Tuesday, June 21, 2005

Dog's warning to cosmologists

No, that's not a typo. God probably quite appreciates cosmologists. Who doesn't want to have others around them in awe of their work? When a surgeon pulls off a particularly brilliant bit of cranial surgery, does he tell the guy driving an ice cream truck or use it to go hit on nurses? I'm guessing the latter.

Most cosmologists are currently of the opinion that the Universe has eleven dimensions rather than the three we are able to perceive in day-to-day life.

At the other end of the spectrum, my dog normally lives in a two-dimensional world in which she can eat, pee, chase squirrels, smell things and beg for more food - in that order.
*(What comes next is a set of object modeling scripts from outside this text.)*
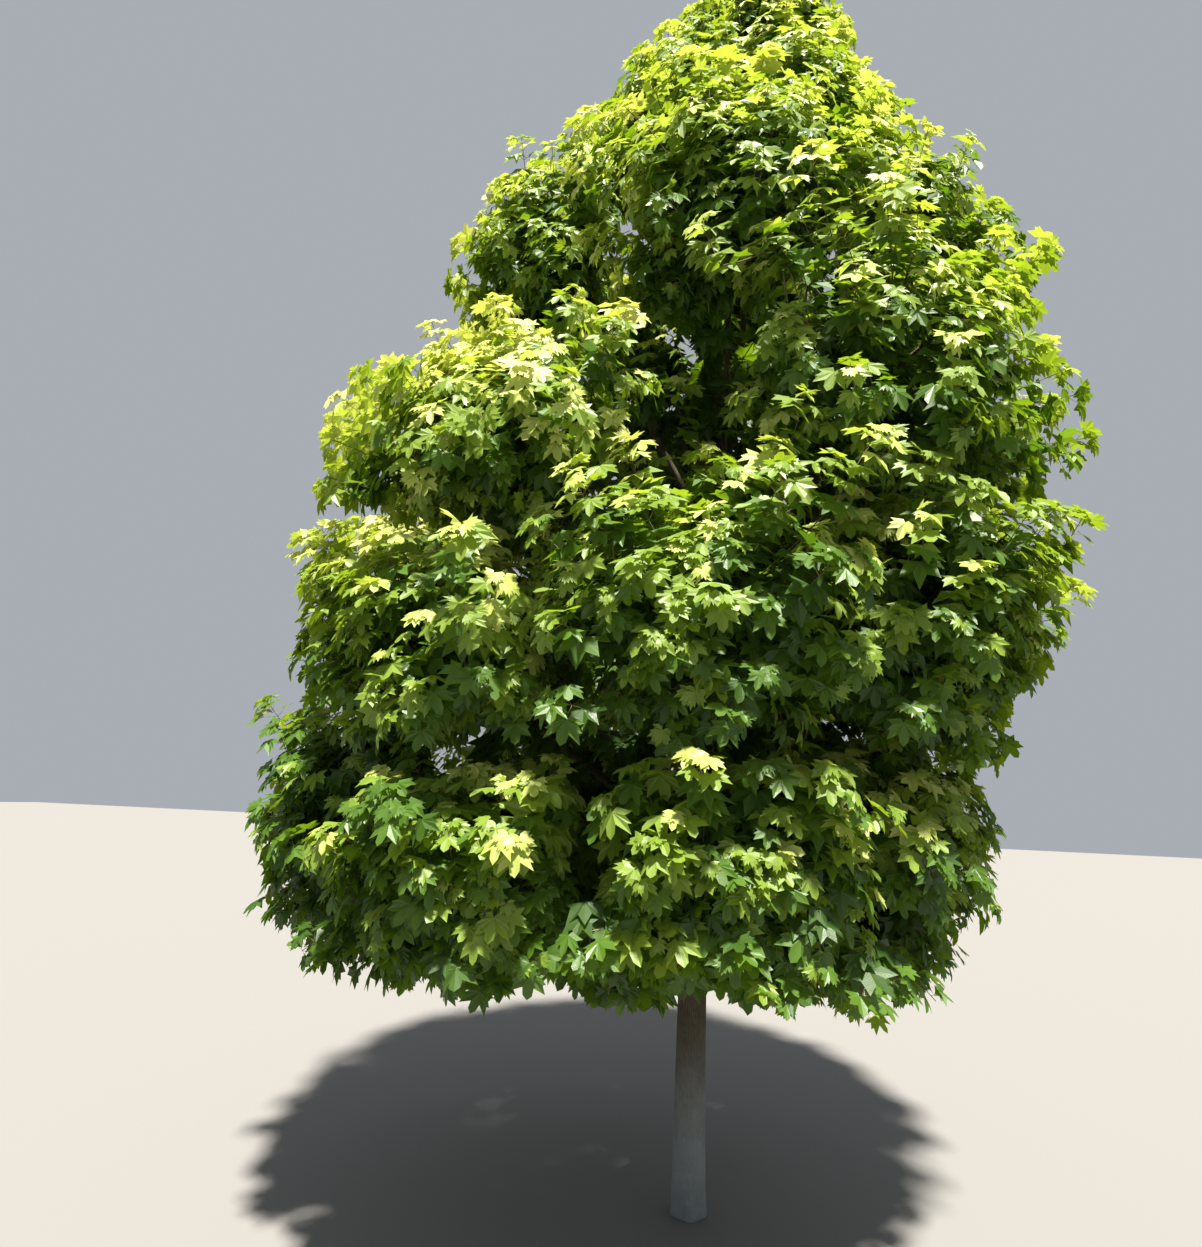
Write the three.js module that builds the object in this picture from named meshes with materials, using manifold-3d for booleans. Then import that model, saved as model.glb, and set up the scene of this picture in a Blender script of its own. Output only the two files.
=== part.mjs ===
// A young maple in full summer leaf: one trunk, the boughs that leave it, and the masses of foliage
// they carry. Millimetres, +Z up, the origin in the middle of the flat cut under the trunk.
// +X is the side that the leader leans to.

import * as THREE from "three";
import { mergeVertices } from "three/addons/utils/BufferGeometryUtils.js";
import Module from "manifold-3d";

const wasm = await Module();
wasm.setup();

const JOINT_GAP = 0.3;
const CLEARANCE = 6;
const MEND = 0.02;
const SAME_POINT = 0.001;
const GAP_SEARCH = 1;

// Leader: the trunk's axis leans more the higher it is, and stands upright inside the crown's tip
const TRUNK_TOP = 7950;
const LEAN = 620;
const LEAN_POWER = 2.4;

// Trunk: its girth, the flare of its roots, and the heights of its rings
const TRUNK_FOOT_RADIUS = 100;
const TRUNK_TIP_RADIUS = 15;
const TRUNK_TAPER = 1.04;
const FLARE = 14;
const FLARE_HEIGHT = 110;
const FLARE_LOBES = 5;
const FLARE_TURN = 0.7;
const FLARE_EVENNESS = 0.6;
const TRUNK_SIDES = 14;
const TRUNK_RINGS = [0, 35, 90, 180, 330, 600, 1000, 1500, 2100, 2900, 3800, 4700, 5600, 6400, 7200];

// Outline of the whole crown: height, radius round its own axis, shift of that axis along +X
const CROWN = [
  [1150, 1200, -420],
  [1450, 1920, -480],
  [2000, 2260, -500],
  [2800, 2340, -400],
  [3600, 2550, -180],
  [4500, 2540, -130],
  [5200, 2400, -80],
  [6000, 2080, 90],
  [7000, 1480, 165],
  [7800, 1060, 280],
  [8500, 800, 440],
  [9100, 550, 580],
  [9500, 300, 640],
  [9700, 60, 660],
];
const CROWN_TOP = 9700;

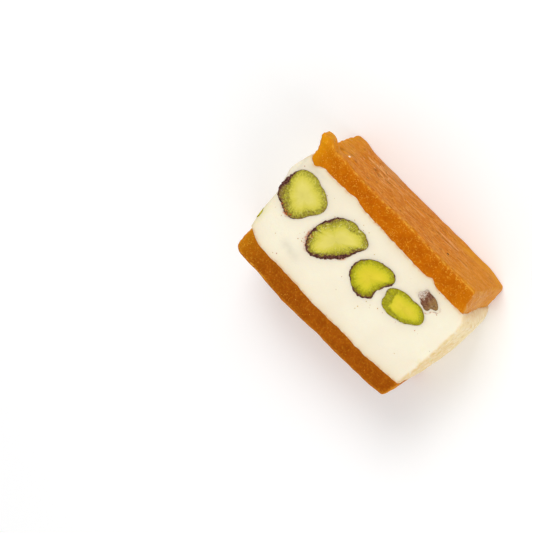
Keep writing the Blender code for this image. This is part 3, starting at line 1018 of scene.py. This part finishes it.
def make_paste_material():
    look = Finish("apricot_paste", 0.42, 0.03, 0.2, (1.0, 0.38, 0.08), 1.0)
    mark, mottle, streaks, hairs = look.mark, look.mottle, look.streaks, look.hairs
    lay, times, plus, remap = look.lay, look.times, look.plus, look.remap
    moulded, yellow_tone_and_glow, ridge, scratched = mark("moulded"), mark("yellow_tone_and_glow"), mark("ridge"), mark("scratched")

    patches = mottle(1.8, 5.0, 0.32, 0.68)
    grain = mottle(0.5, 5.0, 0.50, 0.70)
    # A mottled yellow band along the front edge: partly grains, partly painted highlight
    ridge_grain_and_highlight = times(mottle(1.3, 6.0, 0.45, 0.58), remap(ridge, 0.1, 0.8, 0.0, 0.45))
    worms = times(hairs(0.8, 0.06, 0.50), mark("grainy"), remap(ridge, 0.0, 0.4, 0.55, 1.0))
    cut = lay(
        "BA5C00", ("C86A02", patches),
        # The thin layer's cut face in darker colours: painted shade
        (lay("964804", ("A45408", patches)), mark("thin_layer_shade")),
        # Yellower at the ends: partly painted glow of light through the thin paste
        ("DE920A", yellow_tone_and_glow),
        ("DC8A14", grain, 0.3),
        ("E29A26", ridge_grain_and_highlight),
        ("F0AC34", worms, 0.85),
        ("DE8E18", mark("edge_glow"), 0.2),
    )

    broad_streaks = streaks(2.2, 0.9, 0.32, 0.70)
    worn = mottle(2.6, 3.0, 0.42, 0.60)
    drawn = times(streaks(1.9, 0.5, 0.50, 0.68), worn)
    dull = times(streaks(1.9, 0.5, 0.46, 0.30), plus(times(worn, 0.6), 0.3))
    light = hairs(0.9, 0.06, 0.46, 4.5)
    shade = hairs(1.0, 0.06, 0.46, 4.5, 40.0)
    skin = lay(
        "C66A0E", ("DA882A", broad_streaks),
        ("C8700C", mottle(3.0, 6.0, 0.40, 0.62), 0.7),
        ("DE9A40", mottle(0.8, 4.0, 0.50, 0.68), 0.6),
        ("A0560E", mottle(1.0, 4.0, 0.42, 0.28), 0.75),
        ("E8A85C", drawn, 0.6),
        ("A85C14", dull, 0.5),
        # Yellower at the ends: partly painted glow of light through the thin paste
        ("DC921A", yellow_tone_and_glow),
        ("EEBA78", light, scratched),
        ("965012", shade, scratched),
        # Raised lines laid lighter, painted highlight; scratches laid darker, painted shade
        ("EEB878", mark("raised_highlight"), 0.75),
        ("94500E", mark("groove"), 0.8),
    )

    parts = look.split(look.place)
    crosswise = look.joined(parts["Y"], parts["Z"], parts["X"])
    strokes = times(hairs(0.6, 0.06, 0.54, 2.6, place=crosswise), mark("stroked"))
    colour = lay(
        cut, (skin, moulded),
        ("DE9428", ridge_grain_and_highlight, moulded),
        # A bright broken line on the crest of the front edge: painted highlight
        ("EEB040", remap(ridge, 0.55, 0.85), remap(ridge_grain_and_highlight, 0.1, 0.45), 0.5),
        (lay("CE7A0E", ("DC921C", patches)), mark("end_face"), 0.85),
        ("D09254", mark("film"), remap(broad_streaks, 0.0, 1.0, 0.35, 0.9)),
        ("E6BC82", strokes, 0.6),
    )
    upper_side = look.calc("GREATER_THAN", parts["Y"], 0.0)
    flattened = look.joined(parts["X"], upper_side, parts["Z"])
    for middle, radius, code in (((-18.0, 1.0, 16.0), 0.22, "F4ECD8"), ((10.3, 1.0, 15.4), 0.27, "1E2810")):
        gap = look.add("VectorMath", {"operation": "DISTANCE"}, {0: flattened, 1: middle}).outputs["Value"]
        colour = lay(colour, (code, remap(gap, radius * 1.3, radius * 0.8), moulded))

    look.tree.links.new(plus(times(moulded, 0.15), 0.40), look.shader.inputs["Roughness"])
    scratches = times(look.calc("SUBTRACT", times(light, 0.4), times(shade, 0.5)), scratched, moulded)
    lines = times(look.calc("SUBTRACT", drawn, dull), moulded)
    relief = plus(times(grain, 0.5), scratches, lines, times(plus(worms, strokes), 0.4))
    return look.finished(colour, relief, 0.10, 0.9)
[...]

Last night, she suddenly experienced what many theorists dream of: a higher dimension. For whatever reason, she chose to turn her head in a new direction and look up at the perfectly clear sky. Sadly, she did not like this new world and ended up whingeing and howling at planes passing over us at tens of thousands of feet. She tracked three of them as they trailed across the sky toward the eastern horizon, sometimes barking at and sometimes cowering from them. Perhaps they were some new trick of the evil squirrels? Who can tell?

What's the lesson for cosmologists? Finding whole new dimensions may not be as fun as you thought. Moving from a limited world (in her case, that of grounded squirrels and interesting smells) to a much bigger and new one can reveal horrible things that will destroy your world.

Or maybe you'll just end up barking at higher-dimensional beings flying to Europe.

1 comment:

Pistophocles said...

(Transfered comment from this blog's former home on spaces.live.com)

Graybune wrote:
Maddie, the land shark, has always been aware of this higher dimension, with similar responses to it. When I moved into my first house we had a ceiling fan in the bedroom. Maddie would sit on the bed and bark at it. She has come to accept this other dimension and uses it now to only look at treed squirrels.